Лита скрючилась в позе эмбриона, словно пытаясь сжать, уменьшить боль, заполнившую душу. Ей захотелось стать маленькой, незаметной девочкой, вновь попасть под опеку отца и ни над чем не задумываться, не решать никаких проблем. Забыть обо всем — папа разберется со всеми проблемами лучше, чем она. Но папа далеко в Холтоне, а Лита уже полгода не может навестить его. Ей стало стыдно: дочь называется. Она вспомнила, с какой радостью отец принял новость о свадьбе, как восхищался ее выбором. Что он скажет, если она и Барт разведутся? Нет, лучше не думать об этом. А о чем тогда? Представлять себе идиллическую картинку семейной жизни, когда она летит под откос, как сошедший с рельс поезд?

Лита слегка приподнялась и вгляделась в лицо Барта, освещенное лунным лучом, проскользнувшим через оконное стекло. Спит. Отливающие медью волосы сбились на высокий лоб, длинные ресницы едва подрагивают, как крылья крошечной бабочки, пухлые, четко очерченные губы слегка приоткрыты. Сердце Литы сжалось от боли — как он красив и как больно будет потерять его. Или делить с другой женщиной, что для Литы равносильно потере.

Спать, спать. Ни о чем не думать и поскорее заснуть. Бьющееся сердце заставляло ее прислушиваться к своим ударам, скачущие мысли не давали уйти в блаженное забытье. Почему она так устроена, почему она не такая, как Эстер Таусон, свободная, раскованная, уверенная в себе? Это так облегчило бы ей жизнь, заставило смотреть по-другому и на Барта с его фантазиями о «свободных отношениях», и на весь окружающий мир.

Лита встала с кровати, накинула голубой кружевной пеньюар и спустилась в гостиную. Сейчас она с удовольствием выпила бы легкий коктейль с ананасовым соком. Только сок, который она пила днем, не вызывал у нее ни малейшего желания попробовать его снова.

Лита чиркнула длинной спичкой и зажгла камин. Так-то лучше. Она тихо опустилась в кресло и залюбовалась разгорающимся пламенем, уже начавшим охватывать поленья, сначала потихоньку, потом все сильнее и сильнее… Лита подумала, что огонь не пожирает поленья, не уничтожает их, а, напротив, дает им новую жизнь. Страсть часто сравнивают с пламенем. Но, может быть, страсть не сжигает, а дарит людям новый смысл существования, делая доступным то восприятие мира, которое раньше было для них закрыто?

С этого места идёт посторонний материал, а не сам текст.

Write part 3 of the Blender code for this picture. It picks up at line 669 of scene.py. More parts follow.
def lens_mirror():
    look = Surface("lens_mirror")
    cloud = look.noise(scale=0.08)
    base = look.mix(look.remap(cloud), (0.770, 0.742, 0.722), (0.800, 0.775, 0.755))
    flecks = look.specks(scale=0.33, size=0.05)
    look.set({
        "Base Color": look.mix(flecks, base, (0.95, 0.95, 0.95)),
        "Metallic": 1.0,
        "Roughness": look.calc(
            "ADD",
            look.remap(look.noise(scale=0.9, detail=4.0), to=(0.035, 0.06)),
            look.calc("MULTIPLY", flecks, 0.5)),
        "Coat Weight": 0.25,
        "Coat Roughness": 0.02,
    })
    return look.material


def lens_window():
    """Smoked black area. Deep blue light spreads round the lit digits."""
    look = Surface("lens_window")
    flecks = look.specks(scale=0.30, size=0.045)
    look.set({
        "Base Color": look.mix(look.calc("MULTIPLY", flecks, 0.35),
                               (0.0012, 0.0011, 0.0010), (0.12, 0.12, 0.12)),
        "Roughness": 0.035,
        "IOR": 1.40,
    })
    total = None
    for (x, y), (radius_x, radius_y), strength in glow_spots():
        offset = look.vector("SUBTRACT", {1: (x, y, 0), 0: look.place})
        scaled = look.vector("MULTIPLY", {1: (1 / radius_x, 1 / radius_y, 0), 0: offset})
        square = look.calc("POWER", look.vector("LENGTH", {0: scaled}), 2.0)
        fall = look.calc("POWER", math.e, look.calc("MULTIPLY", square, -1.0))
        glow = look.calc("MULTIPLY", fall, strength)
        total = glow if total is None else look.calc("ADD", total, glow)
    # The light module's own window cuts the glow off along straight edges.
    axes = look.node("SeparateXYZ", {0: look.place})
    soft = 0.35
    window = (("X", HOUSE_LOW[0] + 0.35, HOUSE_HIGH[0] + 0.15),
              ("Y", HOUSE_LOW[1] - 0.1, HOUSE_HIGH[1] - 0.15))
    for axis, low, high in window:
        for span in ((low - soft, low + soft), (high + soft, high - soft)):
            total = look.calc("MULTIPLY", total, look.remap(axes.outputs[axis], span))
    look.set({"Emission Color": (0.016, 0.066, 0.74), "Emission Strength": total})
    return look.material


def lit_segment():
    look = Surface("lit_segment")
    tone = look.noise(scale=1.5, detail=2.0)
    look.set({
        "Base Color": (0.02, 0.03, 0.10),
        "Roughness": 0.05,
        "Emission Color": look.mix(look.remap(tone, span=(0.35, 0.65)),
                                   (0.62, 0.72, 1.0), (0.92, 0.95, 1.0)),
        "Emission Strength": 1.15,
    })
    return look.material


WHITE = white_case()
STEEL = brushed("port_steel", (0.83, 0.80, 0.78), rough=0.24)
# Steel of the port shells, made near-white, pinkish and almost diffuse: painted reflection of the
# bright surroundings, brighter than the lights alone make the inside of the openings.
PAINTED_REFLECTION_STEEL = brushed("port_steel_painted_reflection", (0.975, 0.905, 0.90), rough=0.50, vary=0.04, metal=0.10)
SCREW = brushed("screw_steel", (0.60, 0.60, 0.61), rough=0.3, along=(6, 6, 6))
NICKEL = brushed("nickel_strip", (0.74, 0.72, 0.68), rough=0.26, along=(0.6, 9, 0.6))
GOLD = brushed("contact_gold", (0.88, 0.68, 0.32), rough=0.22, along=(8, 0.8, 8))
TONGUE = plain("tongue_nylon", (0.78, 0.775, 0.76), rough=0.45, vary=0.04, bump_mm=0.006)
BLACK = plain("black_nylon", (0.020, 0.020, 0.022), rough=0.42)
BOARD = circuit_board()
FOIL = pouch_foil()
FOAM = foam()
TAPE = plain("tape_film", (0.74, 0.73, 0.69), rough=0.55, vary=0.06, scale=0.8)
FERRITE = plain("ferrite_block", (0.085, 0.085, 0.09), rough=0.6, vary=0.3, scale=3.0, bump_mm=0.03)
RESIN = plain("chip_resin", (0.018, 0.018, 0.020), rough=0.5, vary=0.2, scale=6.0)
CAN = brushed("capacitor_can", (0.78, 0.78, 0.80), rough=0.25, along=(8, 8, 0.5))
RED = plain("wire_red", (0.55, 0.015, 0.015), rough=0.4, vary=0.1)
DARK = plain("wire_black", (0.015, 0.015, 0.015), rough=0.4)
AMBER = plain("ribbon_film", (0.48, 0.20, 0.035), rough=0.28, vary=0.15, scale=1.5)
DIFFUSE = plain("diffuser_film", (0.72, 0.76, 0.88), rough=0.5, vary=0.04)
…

Лита потянулась к книге, которую так и не открыла днем. Раз она не может уснуть, не лучше ли провести время с пользой и удовольствием? Лита погрузилась в иной мир, в чем-то далекий от нее, в чем-то близкий и затрагивающий каждую струну ее напряженного сознания. «Блаженство в неведении» — вот вывод, с которым главный герой «Кентавра» встречает старость. Разве должно быть так? Неужели и ее, Литы, счастье все эти годы заключалось в неведении, в незнании правил той игры, которую теперь неожиданно предложил ей Барт? Может, было бы легче не знать о том, что он готов изменить ей, и пребывать в этом счастливом неведении всю оставшуюся жизнь? Да или нет? Сейчас она не может ответить на этот вопрос. Долгожданный сон закрыл ей глаза, подул на них ветерком забытья. Ветерком временного забвения, ухода от тревог, печалей, которые неизбежно нахлынут, когда она проснется утром.